## DATA FOR THIS TASK
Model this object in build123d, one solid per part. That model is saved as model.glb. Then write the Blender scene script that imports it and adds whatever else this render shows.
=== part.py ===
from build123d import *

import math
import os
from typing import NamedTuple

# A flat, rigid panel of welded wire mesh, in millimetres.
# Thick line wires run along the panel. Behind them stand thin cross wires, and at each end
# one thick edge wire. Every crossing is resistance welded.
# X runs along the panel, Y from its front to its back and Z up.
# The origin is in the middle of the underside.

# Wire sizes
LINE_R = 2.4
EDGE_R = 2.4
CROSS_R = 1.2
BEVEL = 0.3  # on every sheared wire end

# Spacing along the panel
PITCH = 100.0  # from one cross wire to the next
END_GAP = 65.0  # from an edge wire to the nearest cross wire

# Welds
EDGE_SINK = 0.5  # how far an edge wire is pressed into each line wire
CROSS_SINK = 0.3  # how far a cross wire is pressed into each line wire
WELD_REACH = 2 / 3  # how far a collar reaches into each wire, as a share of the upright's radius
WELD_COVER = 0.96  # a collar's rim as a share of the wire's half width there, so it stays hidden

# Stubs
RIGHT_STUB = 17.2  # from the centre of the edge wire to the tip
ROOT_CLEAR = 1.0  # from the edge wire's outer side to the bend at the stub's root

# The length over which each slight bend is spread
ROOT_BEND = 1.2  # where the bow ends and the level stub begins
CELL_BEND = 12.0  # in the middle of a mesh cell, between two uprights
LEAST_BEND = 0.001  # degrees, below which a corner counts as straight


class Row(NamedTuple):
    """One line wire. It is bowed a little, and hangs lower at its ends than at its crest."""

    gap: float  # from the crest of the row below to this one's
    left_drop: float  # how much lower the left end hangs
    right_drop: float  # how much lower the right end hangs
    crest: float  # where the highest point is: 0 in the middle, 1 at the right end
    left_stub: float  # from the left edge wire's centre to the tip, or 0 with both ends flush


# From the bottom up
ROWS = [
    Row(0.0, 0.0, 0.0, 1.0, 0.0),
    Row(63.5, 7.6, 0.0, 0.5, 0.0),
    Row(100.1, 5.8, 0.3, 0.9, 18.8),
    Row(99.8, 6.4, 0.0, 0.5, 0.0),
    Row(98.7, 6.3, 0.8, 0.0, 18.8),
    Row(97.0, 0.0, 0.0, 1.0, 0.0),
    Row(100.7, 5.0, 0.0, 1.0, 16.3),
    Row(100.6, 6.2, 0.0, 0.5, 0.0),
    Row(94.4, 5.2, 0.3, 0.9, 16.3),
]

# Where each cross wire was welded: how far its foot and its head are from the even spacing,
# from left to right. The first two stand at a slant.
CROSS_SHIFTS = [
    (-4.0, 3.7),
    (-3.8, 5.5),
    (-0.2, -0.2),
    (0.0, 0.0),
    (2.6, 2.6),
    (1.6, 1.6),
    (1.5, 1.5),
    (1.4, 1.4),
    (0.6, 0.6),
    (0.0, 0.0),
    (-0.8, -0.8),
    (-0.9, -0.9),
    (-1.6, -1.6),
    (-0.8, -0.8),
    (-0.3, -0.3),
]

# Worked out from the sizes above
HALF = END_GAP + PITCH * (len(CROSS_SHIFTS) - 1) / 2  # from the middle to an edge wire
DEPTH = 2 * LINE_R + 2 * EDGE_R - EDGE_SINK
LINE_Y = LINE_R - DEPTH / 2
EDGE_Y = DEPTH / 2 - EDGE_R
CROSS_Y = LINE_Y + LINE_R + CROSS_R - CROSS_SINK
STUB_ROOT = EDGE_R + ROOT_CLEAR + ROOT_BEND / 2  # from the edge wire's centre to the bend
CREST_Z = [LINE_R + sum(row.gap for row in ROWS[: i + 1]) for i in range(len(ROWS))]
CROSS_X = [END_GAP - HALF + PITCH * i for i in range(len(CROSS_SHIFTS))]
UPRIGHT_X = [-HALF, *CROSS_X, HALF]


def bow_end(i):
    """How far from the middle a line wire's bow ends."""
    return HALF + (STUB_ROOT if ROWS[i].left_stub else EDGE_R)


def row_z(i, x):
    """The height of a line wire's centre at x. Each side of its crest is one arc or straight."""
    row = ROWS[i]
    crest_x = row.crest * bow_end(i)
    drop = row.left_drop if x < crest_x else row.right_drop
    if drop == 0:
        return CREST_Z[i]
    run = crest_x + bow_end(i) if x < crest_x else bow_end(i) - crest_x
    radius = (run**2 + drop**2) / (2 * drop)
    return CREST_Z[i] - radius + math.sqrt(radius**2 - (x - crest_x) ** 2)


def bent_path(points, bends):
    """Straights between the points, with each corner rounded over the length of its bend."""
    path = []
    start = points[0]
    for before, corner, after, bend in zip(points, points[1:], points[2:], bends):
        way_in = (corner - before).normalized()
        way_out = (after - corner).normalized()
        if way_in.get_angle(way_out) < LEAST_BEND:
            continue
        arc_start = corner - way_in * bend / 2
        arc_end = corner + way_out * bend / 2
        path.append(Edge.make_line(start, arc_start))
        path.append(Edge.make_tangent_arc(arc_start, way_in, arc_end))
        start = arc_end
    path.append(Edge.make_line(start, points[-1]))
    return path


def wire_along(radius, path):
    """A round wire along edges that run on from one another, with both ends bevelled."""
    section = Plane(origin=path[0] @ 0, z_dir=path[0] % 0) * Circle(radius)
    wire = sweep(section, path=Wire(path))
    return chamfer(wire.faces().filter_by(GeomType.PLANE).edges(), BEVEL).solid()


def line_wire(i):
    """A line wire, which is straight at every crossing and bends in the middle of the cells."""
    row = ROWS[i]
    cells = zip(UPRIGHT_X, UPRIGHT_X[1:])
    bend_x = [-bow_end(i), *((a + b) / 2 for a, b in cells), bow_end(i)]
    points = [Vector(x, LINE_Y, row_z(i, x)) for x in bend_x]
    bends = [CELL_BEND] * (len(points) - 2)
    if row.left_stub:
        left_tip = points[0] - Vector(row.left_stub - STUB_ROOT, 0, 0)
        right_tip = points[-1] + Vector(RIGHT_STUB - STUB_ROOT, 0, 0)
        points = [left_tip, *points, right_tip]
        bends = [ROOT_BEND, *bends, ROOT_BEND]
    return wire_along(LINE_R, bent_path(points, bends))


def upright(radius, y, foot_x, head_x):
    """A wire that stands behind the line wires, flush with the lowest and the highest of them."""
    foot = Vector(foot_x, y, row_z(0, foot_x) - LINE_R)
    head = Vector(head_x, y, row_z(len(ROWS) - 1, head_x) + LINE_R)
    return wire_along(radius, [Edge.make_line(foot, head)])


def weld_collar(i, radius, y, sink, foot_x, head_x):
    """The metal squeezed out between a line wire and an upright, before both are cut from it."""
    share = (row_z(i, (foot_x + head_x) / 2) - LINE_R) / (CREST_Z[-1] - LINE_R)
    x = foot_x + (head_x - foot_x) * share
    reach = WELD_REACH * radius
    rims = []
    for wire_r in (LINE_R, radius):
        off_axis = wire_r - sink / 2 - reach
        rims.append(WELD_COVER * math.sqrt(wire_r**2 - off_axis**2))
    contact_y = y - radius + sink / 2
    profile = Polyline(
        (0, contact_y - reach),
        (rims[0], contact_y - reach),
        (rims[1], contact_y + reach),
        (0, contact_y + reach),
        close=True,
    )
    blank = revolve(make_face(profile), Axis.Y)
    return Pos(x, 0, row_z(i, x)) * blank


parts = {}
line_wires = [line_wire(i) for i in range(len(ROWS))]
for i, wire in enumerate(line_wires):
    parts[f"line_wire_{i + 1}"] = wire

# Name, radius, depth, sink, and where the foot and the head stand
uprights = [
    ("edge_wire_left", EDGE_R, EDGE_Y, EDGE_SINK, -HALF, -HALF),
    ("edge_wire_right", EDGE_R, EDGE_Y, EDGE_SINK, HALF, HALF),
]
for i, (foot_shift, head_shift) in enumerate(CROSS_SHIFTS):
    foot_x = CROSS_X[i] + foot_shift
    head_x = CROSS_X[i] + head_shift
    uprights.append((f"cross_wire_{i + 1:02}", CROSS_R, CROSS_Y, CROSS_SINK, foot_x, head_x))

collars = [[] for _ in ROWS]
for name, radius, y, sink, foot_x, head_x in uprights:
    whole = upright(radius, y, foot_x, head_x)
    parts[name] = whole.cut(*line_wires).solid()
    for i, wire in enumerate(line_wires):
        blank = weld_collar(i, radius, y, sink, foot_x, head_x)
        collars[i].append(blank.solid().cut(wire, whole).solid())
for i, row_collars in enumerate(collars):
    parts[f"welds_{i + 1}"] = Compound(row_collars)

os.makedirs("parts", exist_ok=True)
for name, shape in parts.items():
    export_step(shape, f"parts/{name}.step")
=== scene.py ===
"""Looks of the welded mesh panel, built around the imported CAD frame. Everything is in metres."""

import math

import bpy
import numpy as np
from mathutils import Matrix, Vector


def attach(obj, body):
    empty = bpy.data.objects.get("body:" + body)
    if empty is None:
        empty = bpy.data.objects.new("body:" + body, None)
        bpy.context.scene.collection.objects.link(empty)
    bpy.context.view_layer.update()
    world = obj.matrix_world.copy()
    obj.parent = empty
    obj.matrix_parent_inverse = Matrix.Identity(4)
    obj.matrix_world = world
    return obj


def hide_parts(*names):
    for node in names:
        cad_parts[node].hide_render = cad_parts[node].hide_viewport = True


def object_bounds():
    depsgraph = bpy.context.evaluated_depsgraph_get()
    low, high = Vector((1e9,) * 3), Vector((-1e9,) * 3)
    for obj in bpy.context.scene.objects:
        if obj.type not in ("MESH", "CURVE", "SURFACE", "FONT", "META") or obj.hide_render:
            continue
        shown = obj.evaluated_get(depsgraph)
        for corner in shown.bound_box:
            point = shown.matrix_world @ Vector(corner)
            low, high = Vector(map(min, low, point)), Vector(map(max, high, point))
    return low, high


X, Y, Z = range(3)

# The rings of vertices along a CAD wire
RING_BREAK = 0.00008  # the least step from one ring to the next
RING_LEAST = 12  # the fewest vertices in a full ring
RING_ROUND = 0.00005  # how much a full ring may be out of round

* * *

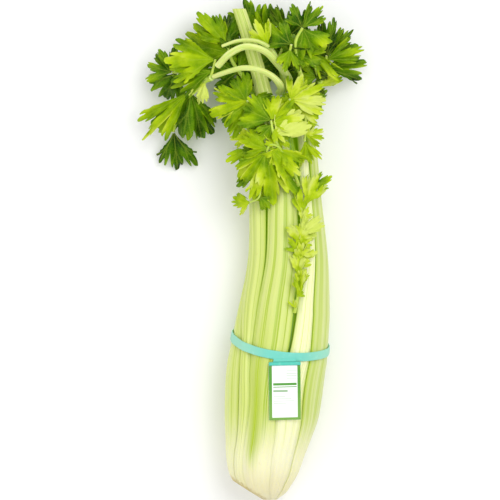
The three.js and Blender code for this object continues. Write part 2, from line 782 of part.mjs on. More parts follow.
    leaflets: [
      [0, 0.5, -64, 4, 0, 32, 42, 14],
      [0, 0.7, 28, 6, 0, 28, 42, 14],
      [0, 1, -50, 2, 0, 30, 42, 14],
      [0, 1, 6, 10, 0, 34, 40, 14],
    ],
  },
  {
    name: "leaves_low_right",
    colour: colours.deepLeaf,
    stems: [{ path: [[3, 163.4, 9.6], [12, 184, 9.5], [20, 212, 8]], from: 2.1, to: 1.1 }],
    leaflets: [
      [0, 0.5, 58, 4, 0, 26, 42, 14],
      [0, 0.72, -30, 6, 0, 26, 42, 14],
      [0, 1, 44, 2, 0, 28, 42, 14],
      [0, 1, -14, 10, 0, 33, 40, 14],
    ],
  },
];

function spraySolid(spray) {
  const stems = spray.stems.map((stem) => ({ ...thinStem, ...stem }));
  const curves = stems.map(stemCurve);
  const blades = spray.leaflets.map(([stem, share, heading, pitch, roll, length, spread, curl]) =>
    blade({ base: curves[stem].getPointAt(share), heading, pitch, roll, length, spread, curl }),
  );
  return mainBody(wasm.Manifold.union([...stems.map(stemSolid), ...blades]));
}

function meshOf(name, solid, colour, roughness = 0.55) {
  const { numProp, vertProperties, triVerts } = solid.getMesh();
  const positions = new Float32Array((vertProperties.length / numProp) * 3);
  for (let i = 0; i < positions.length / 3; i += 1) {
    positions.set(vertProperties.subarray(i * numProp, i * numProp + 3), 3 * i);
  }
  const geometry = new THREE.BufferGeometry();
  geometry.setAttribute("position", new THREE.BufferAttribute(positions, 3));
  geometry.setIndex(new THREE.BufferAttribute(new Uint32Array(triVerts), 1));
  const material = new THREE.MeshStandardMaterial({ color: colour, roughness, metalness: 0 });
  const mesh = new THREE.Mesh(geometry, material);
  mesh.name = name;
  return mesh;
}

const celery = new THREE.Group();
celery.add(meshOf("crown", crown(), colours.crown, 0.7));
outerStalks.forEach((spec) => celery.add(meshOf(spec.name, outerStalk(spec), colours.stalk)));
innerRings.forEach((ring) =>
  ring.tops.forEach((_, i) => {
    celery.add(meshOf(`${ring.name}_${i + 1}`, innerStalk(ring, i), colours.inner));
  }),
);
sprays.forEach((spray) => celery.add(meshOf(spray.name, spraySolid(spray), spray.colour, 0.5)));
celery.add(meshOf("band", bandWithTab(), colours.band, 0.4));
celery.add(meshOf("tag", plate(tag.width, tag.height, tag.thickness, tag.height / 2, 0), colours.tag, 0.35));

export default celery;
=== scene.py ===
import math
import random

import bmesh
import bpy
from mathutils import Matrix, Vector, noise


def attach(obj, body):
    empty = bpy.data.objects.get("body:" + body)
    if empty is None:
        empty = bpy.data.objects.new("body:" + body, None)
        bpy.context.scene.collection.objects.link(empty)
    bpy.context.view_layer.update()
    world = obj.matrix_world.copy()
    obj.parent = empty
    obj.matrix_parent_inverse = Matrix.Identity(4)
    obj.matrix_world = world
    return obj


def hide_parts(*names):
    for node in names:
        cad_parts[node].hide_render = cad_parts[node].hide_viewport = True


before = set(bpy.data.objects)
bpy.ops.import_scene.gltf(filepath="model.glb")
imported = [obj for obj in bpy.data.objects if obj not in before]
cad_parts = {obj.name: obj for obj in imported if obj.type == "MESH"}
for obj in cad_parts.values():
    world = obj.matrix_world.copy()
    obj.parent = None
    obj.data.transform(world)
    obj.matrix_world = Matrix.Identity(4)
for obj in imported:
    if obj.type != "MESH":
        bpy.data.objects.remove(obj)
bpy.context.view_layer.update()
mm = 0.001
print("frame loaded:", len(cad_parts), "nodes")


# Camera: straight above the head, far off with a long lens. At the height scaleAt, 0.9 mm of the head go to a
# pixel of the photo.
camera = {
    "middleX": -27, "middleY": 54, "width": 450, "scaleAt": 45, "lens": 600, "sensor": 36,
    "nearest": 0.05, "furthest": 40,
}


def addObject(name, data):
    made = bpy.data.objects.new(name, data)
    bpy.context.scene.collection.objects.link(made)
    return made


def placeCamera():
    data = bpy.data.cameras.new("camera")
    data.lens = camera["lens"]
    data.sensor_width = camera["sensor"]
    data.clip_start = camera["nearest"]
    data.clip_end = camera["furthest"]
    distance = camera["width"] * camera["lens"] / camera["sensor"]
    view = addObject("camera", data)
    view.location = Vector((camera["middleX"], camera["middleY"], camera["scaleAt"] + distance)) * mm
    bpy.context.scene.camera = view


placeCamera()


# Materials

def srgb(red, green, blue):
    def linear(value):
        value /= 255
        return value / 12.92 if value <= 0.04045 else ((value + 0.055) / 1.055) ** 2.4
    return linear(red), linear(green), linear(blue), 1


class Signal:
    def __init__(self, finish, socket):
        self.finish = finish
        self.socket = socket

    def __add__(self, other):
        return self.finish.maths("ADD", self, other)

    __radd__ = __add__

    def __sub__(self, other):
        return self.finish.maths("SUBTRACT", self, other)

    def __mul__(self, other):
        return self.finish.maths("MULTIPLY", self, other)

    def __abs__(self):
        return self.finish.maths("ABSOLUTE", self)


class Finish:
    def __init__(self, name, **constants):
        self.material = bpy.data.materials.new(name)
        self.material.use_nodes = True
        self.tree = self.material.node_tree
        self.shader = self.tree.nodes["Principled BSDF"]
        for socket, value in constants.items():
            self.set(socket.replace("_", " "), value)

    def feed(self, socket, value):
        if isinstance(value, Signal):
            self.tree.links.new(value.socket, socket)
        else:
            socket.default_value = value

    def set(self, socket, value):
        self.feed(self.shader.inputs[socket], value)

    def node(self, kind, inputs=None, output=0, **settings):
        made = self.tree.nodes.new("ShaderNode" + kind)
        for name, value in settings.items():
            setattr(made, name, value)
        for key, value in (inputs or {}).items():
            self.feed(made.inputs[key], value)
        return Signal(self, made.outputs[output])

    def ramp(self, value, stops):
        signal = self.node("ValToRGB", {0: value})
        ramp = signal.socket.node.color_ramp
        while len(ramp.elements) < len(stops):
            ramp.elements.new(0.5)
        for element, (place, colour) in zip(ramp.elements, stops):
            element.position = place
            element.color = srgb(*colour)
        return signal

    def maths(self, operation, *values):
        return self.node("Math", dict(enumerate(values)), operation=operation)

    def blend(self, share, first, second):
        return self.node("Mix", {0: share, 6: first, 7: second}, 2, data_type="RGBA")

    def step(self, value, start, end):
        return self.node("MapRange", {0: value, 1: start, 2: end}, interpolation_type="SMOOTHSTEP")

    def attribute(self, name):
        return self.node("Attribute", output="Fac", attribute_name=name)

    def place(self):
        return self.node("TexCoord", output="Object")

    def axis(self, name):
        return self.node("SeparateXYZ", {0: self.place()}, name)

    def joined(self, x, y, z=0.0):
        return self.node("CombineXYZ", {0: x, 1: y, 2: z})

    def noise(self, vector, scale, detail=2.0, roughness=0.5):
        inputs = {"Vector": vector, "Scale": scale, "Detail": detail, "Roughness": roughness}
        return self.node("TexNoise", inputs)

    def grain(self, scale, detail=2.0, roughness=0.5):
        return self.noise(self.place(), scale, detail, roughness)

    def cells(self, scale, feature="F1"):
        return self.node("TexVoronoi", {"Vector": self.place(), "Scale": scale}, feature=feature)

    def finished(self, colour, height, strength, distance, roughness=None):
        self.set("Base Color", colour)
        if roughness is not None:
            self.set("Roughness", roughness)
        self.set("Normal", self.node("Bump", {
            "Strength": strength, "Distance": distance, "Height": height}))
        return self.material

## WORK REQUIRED
Take the listing above and repeat exactly the lines from the one containing "Model this object" through the one containing "WELD_COVER = 0.96", both included.

## THE OUTPUT
Model this object in build123d, one solid per part. That model is saved as model.glb. Then write the Blender scene script that imports it and adds whatever else this render shows.
=== part.py ===
from build123d import *

import math
import os
from typing import NamedTuple

# A flat, rigid panel of welded wire mesh, in millimetres.
# Thick line wires run along the panel. Behind them stand thin cross wires, and at each end
# one thick edge wire. Every crossing is resistance welded.
# X runs along the panel, Y from its front to its back and Z up.
# The origin is in the middle of the underside.

# Wire sizes
LINE_R = 2.4
EDGE_R = 2.4
CROSS_R = 1.2
BEVEL = 0.3  # on every sheared wire end

# Spacing along the panel
PITCH = 100.0  # from one cross wire to the next
END_GAP = 65.0  # from an edge wire to the nearest cross wire

# Welds
EDGE_SINK = 0.5  # how far an edge wire is pressed into each line wire
CROSS_SINK = 0.3  # how far a cross wire is pressed into each line wire
WELD_REACH = 2 / 3  # how far a collar reaches into each wire, as a share of the upright's radius
WELD_COVER = 0.96  # a collar's rim as a share of the wire's half width there, so it stays hidden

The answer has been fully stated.